All this is to say that for the past few years, I have found myself focusing on that inescapable fact: my life is not just mine. My actions, my words, and my attitudes affect everyone around me. More importantly, my lack of actions, my lack of attention, and my lack of vision affect those around me as well.

To me, this means that I should take care to always be doing the best that I can to be the person that I want to be. This way, I can stop constantly stressing about my own inner life, and start working to make sure that all of the lives wrapped up in mine are positively affected.

The best way to do this was to have a personal productivity system in place — a way to get my own house in order, so I can effectively be there for others.

Curing an Existential Disease

So my focus lately has been on something that I have always suspected to be fundamental to living my life in the best way I can: GTD.

GTD stands for Getting Things Done, which is two things. First, it’s a book by David Allen published 15 years ago. Secondly — and most importantly — it is a movement — a way of life. I will not bore you here with a summary, because I actually think the summary is less than half of the story about why this book is really so good. The book is nominally about “productivity” (whatever people take that to mean) and organization. It does a great job of walking you through how to capture and organize the thoughts you have about what you want to do, and help you think about whether you want do do them, and what you want to do about them.

That first part is important. I have a lot of things pop into my mind. Many of them take the form of it’d be cool to do this thing. Most of them take the form of Oh! I’ve got to do this thing, and this other thing, and I told Bill that I’d have this other thing done by next week, so what do I do about all that?. Then I get stressed, and if I catch myself, I can feel my shoulders tense up, and my palms getting sweaty.

I have lived so much of my life in some degree of that stress, that anxiety, that feeling of not being in control.

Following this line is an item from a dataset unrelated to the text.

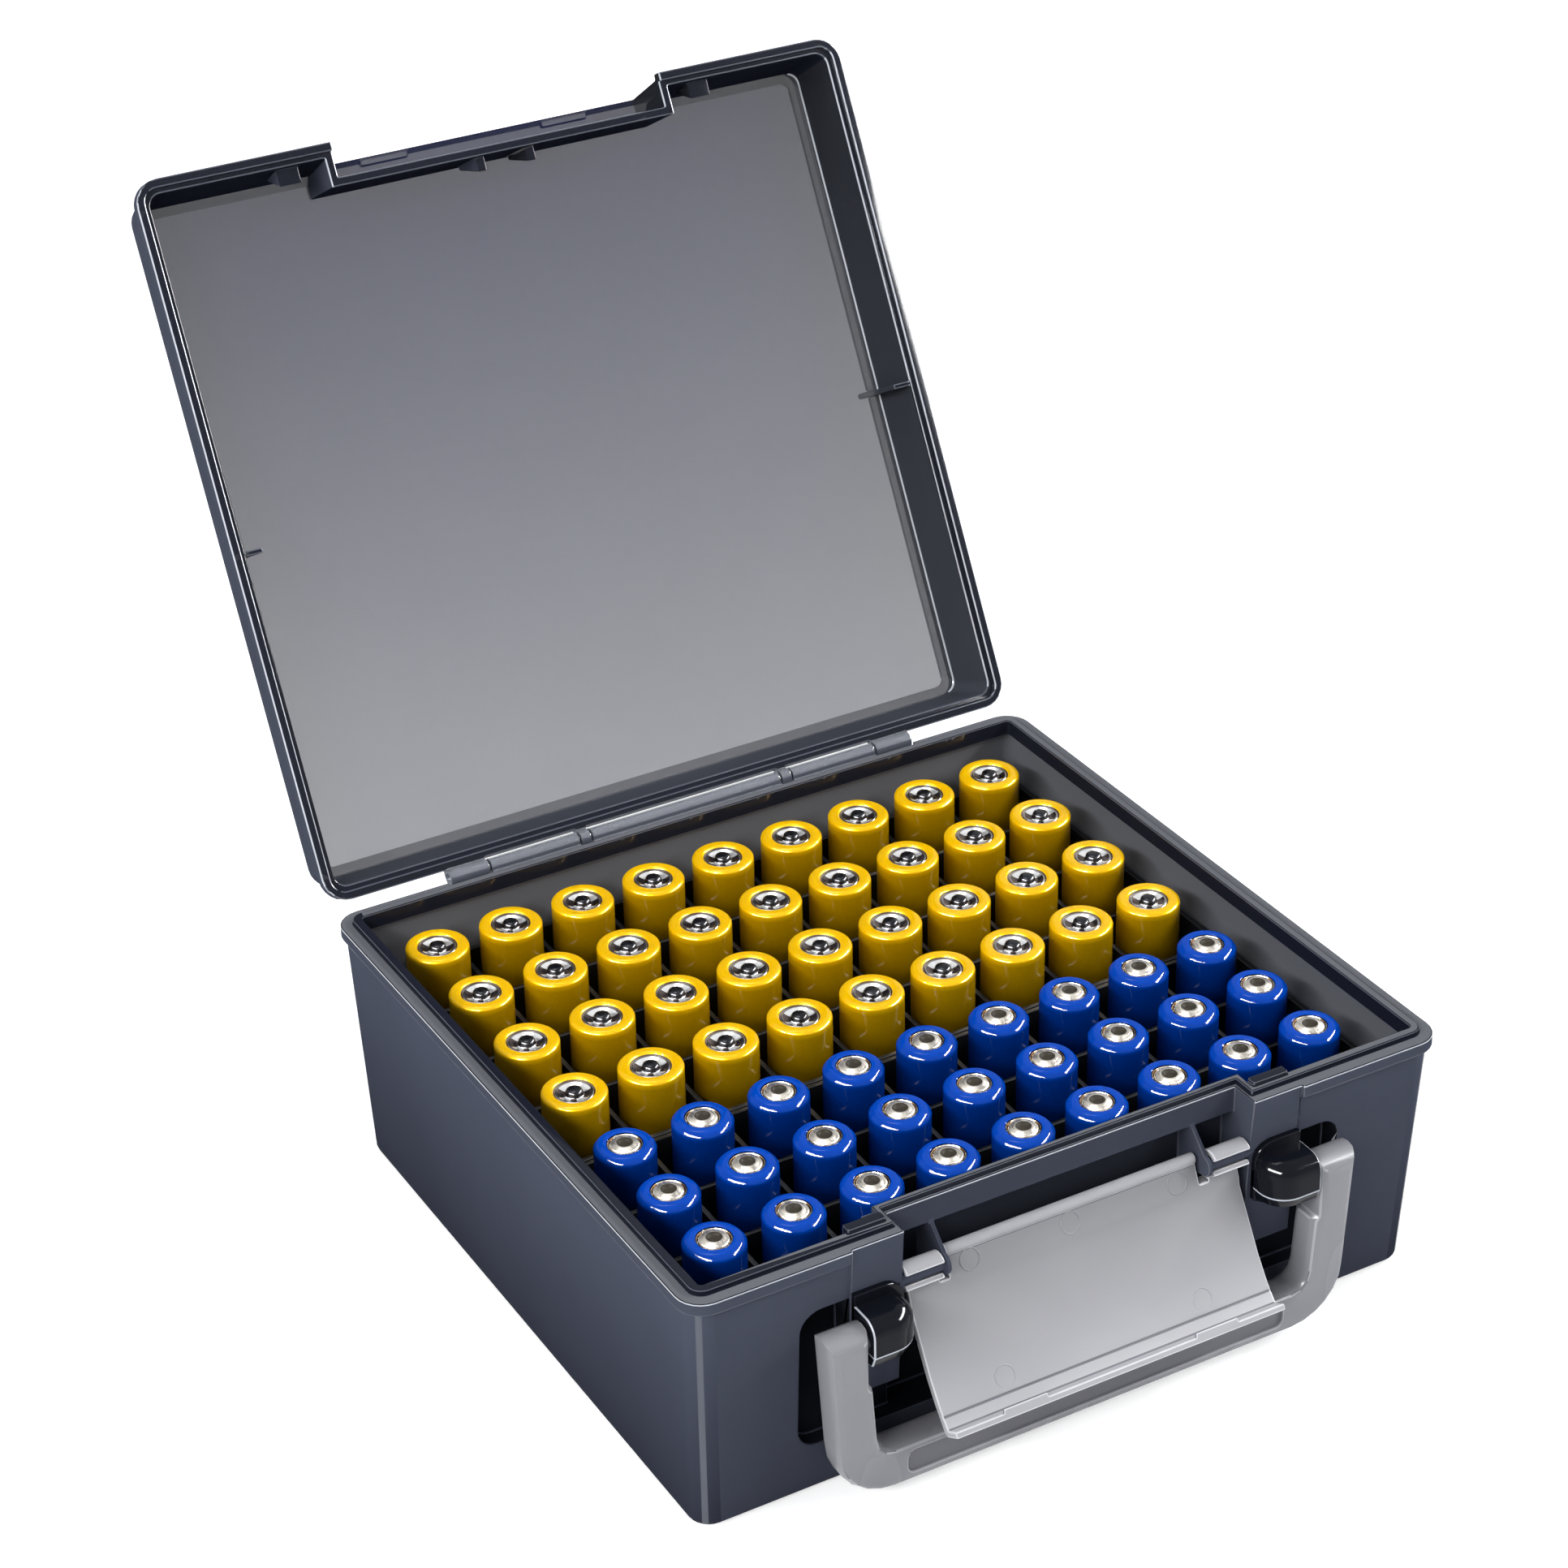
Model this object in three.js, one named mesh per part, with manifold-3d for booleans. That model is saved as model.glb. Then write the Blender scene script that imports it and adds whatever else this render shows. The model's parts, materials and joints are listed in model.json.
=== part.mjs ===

The real benefit of GTD is that — if done right — it is essentially a cure for that feeling. Seriously, it is. Yes, it is a “personal productivity system”. Yes, it is a method for being better organized. But because it is those things, it is most importantly a way to live a happier life, to more fully exist in the moment, and here’s the kicker: it is a way to — at any given moment — feel okay about what you are not doing. Read that sentence again. Go ahead, I’ll wait.

One thing that I have learned in my thirty some-odd years of life is this: the vast majority of stress and anxiety that I feel is about what I’m not doing. Such stress is a terrible existential disease. It represents a divide between who we want to be and who we are.

If I know who I want to be, and I take time to understand how I can come to be that, it is much easier to be satisfied with who I am now.

Right now, I am a person doing the things that I recognize as components of projects. Those projects are themselves components of larger goals that I have for myself. Those goals are part of a vision of who I want to be.

It Isn’t Just About You, But…

If you take anything away from this scatter-brained preach-piece about productivity, let it be this: productivity, when done right, is not a selfish thing; it’s about calming your inner storm, so you can be infinitely calm and patient for others.

GTD and systems like it are about being as productive as possible — about getting all the things done you want to get done. But doing those things are ultimately a way to make a better life for yourself. And intimately tied up with making a great life yourself is making a great life for others — for and with others. It truly is not about you; it’s about others in your life. It’s about serving others, and giving of yourself. But it’s nearly impossible to effectively give of yourself when you are all out of sorts.

GTD, and systems like it, should serve the goal of getting you back in sorts, and keeping you there. Then, at long last, it can stop being about you, and start being about those whose lives are so big a part of yours.